CNJ COMMENT - Safe to say, hospital is being handed to private sector
Published: 7 April, 2011
PIECE by piece, one of our foremost NHS institutions is being dismantled.
The Royal Free Hospital has announced the loss of 450 posts.
About one tenth of the workforce – nurses, porters, doctors and managers who make the place tick – will fall victim to a budget cut this year of £40million. More are expected to follow next year.
But it is not just the morale-sapping loss of these hard-working and principled staff that is cause for concern.
There is intense pressure to balance the books to achieve independently run Foundation Trust status. With funding drying up, hospital bosses have already confirmed they will use new freedoms and open the floodgates to private patients.
Changes introduced by the previous Labour government saw an expert team of physiotherapists at the Free was “outsourced” to a private provider in 2009.
Some NHS treatments are already considered “optional” and are no longer available for free.
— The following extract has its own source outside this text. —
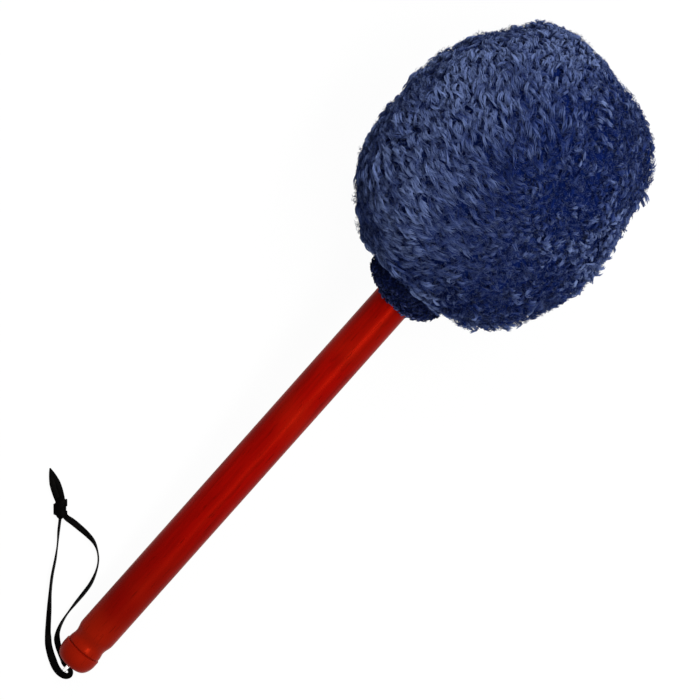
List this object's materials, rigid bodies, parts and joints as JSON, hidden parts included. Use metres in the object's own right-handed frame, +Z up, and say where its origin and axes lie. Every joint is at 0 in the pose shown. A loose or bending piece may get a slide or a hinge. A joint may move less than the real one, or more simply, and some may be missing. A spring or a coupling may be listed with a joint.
{
  "type": "percussion mallet",
  "caption": "Large soft gong mallet: turned wooden handle with a rounded knob, padded head under a fleece cover, and a leather wrist lace in a screw eye.",
  "frame": {"origin": "middle of the underside of the mallet's box, on the table it lies on; the lace is not counted", "axes": "+X level, from the knob towards the head; +Z up; the handle slopes up towards the head in the XZ plane"},
  "size_m": [0.4378, 0.1507, 0.145],
  "materials": {
    "stained_wood": "red stain under a satin lacquer, fine open grain along the handle",
    "bright_steel": "bright nickel-plated wire",
    "core_wood": "plain turned wood",
    "core_steel": "zinc plated",
    "felt": "dense wool felt",
    "batting": "loose white batting",
    "cotton": "plain cotton",
    "waxed_thread": "waxed linen thread",
    "black_cord": "round cotton cord",
    "fleece": "deep slate-navy pile fleece",
    "knit_hem": "dark knit backing of the fleece, gathered",
    "lace_leather": "black flat leather lace, soft sheen"
  },
  "bodies": {
    "mallet": {"handle": "stained_wood", "screw_eye": "bright_steel", "core_drum": "core_wood", "core_weight": "core_steel", "core_washer": "core_steel", "core_screw": "core_steel", "felt_disc_back": "felt", "felt_disc_front": "felt", "felt_wrap_inner": "felt", "felt_wrap_outer": "felt", "padding": "batting", "liner_bag": "cotton", "liner_tie": "waxed_thread", "fleece_cover": "fleece", "cover_hem": "knit_hem", "draw_cord": "black_cord", "lace_at_eye": "lace_leather"},
    "lace_loop": {"lace_outer_strand": "lace_leather", "lace_inner_strand": "lace_leather", "lace_knot": "lace_leather", "lace_tail_upper": "lace_leather", "lace_tail_lower": "lace_leather"}
  },
  "joints": [
    {"name": "lace_swing", "type": "hinge", "parent": "mallet", "child": "lace_loop", "pos_m": [-0.21423, -0.00035, 0.00894], "axis": [0, 0, 1], "range_deg": [0, 210]}
  ]
}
Services such as emergency stroke care have been moved away never to return. Where will this end?
The Royal Free chief executive believes “quality” will not be affected.
But, for many, it is quantity, not quality, that is the important factor. What use is quality when little remains?
“The NHS is safe in our hands,” claimed David Cameron, shortly before the 2010 general election.
It will only last as long as there are people prepared to stand up for it. The only hands it is safe in are our own.
Doubts over Ripper killing
NINE years after three women died at the hands of a murderer in Camden Town, there remains a feeling that everything has not been explained in full.
The pathologist who ruled one of the women Anthony Hardy killed had died from natural causes has been suspended for four months for failing to meet the standards expected of him. Whatever is thought of the penalty, his role in the case has now been scrutinised in public.
Yet other lingering laments about the case have never been afforded the same scrutiny. Inquiries held behind closed doors have left relatives of one of the victims, at least, with a haunting feeling that missed opportunities to stop a killer have never been squarely explained. For what was one of Camden’s most horrific criminal cases, no stone should have been left unturned in answering their questions.
As things stand, with the case falling deeper into the history books, the picture remains patchy. The repeated calls for a public inquiry were not frivolous.
It was a certain shame they were ignored.